PEN endorses the following internationally recognised principles:

  1. Non-violence: End violence against women and girls in all of its forms, including legal, physical, sexual, psychological, verbal and digital; promote an environment in which women and girls can express themselves freely, and ensure that all gender-based violence is comprehensively investigated and punished, and compensation provided for victims.
  2. Safety: Protect women writers and journalists and combat impunity for violent acts and harassment committed against women writers and journalists in the world and online.
  3. Education: Eliminate gender disparity at all levels of education by promoting full access to quality education for all women and girls, and ensuring that women can fully exercise their education rights to read and write.
  4. Equality: Ensure that women are accorded equality with men before the law; condemn discrimination against women in all its forms and take all necessary steps to eliminate discrimination and ensure the full equality of all people through the development and advancement of women writers.
  5. Access: Ensure that women are given the same access to the full range of civil, political, economic, social and cultural rights to enable the full and free participation and public recognition of women in all media and across the spectrum of literary forms. Additionally, ensure equal access for women and girls to all forms of media as a means of freedom of expression.
  6. Parity: Promote the equal economic participation of women writers, and ensure that women writers and journalists are employed and paid on equal terms to men without any discrimination.

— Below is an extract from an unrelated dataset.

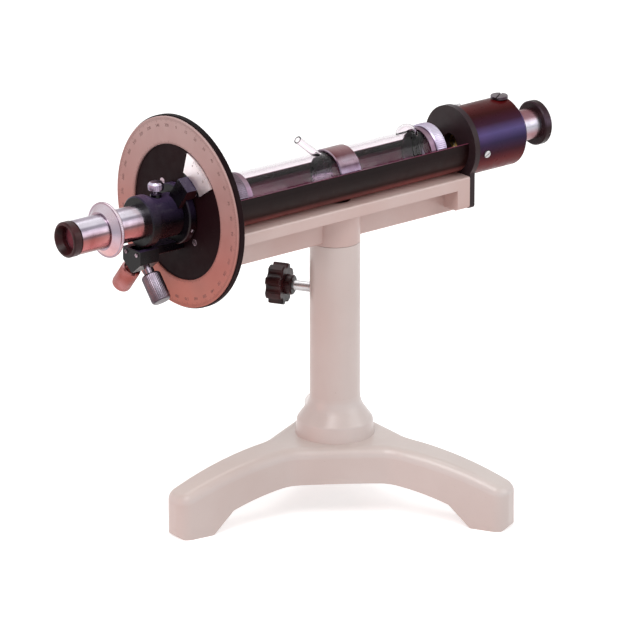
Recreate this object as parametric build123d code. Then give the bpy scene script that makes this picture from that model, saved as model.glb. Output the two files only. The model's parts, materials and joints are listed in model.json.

Actress, author and advocate for the rights of young black women Buhle Ngaba, speaking at 2017 The Open Book festival, PEN’s first public event to celebrate the PEN Women’s Manifesto, said: ‘People are scared of women who can put their voice down on the page. When I picked up a pen, I became dangerous.’

Let’s celebrate that courage to pick up a pen and, by writing oneself, writing the world.

The Women’s Manifesto will be officially launched on International Women’s Day on 8 March. There are almost one hundred and fifty PEN chapters in the world and the Women’s Manifesto is being widely translated into the mother tongues of these different centres. It is already a manifesto with global reach but it is also intimate. It is there for each of us—regardless of gender—to take to heart.

PEN is an organisation representing writers of the world, defending free-expression and encouraging literature.